Work-from-home support company (defunct)

Remote Year was a company that facilitated travel and accommodations for people working or interested in working remotely. For $2,000–3,000 per month, Remote Year organized accommodation, workspaces, and professional and local activities to enable participants to travel while continuing to work and to foster a sense of community among participants. The program included trips across multiple cities and continents. Remote Year hosted employees from over 300 companies participating in its programs.

==History==
Greg Caplan and Sam Pessin launched Remote Year in 2014, after finding it difficult to travel with friends whose work schedules did not allow them to travel freely.

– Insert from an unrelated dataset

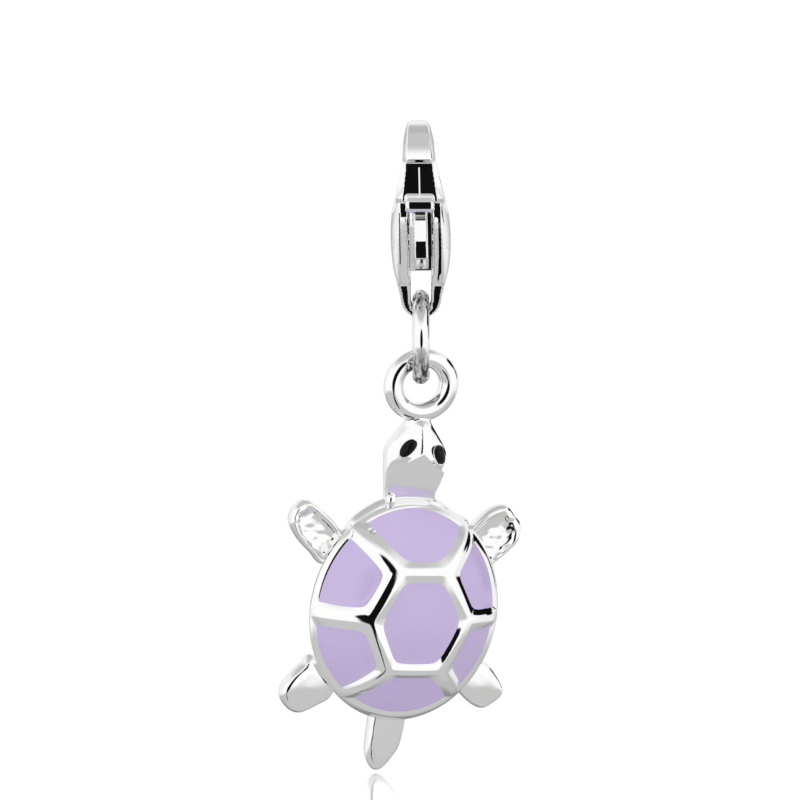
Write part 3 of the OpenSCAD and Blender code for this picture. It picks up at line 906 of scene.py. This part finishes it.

Applications for the first Remote Year program opened in December 2014. Over 50,000 people signed up to be notified when the application went live. The company arranged travel between cities, housing, co-working spaces with Wi-Fi, and personal and professional group activities.

In October 2020, Selina, a Panama-based hospitality brand, acquired Remote Year for an undisclosed amount.

In December 2024, Remote Year announced its closure after nearly a decade of operation. The company, which had been acquired by Collective Hospitality earlier that year as part of the purchase of Selina, cited "circumstances beyond our control" for the shutdown.

==Legacy==
Remote Year was a notable company in the digital nomad and remote work travel space. Its closure left a gap for remote workers seeking structured, community-driven travel programs.

Several other companies and organizations have since offered similar remote work travel experiences, including programs by Noma Collective, Hacker Paradise, and WiFi Tribe. These companies provide multi-week travel programs for digital nomads and location-independent professionals, continuing the type of experiences Remote Year had popularized.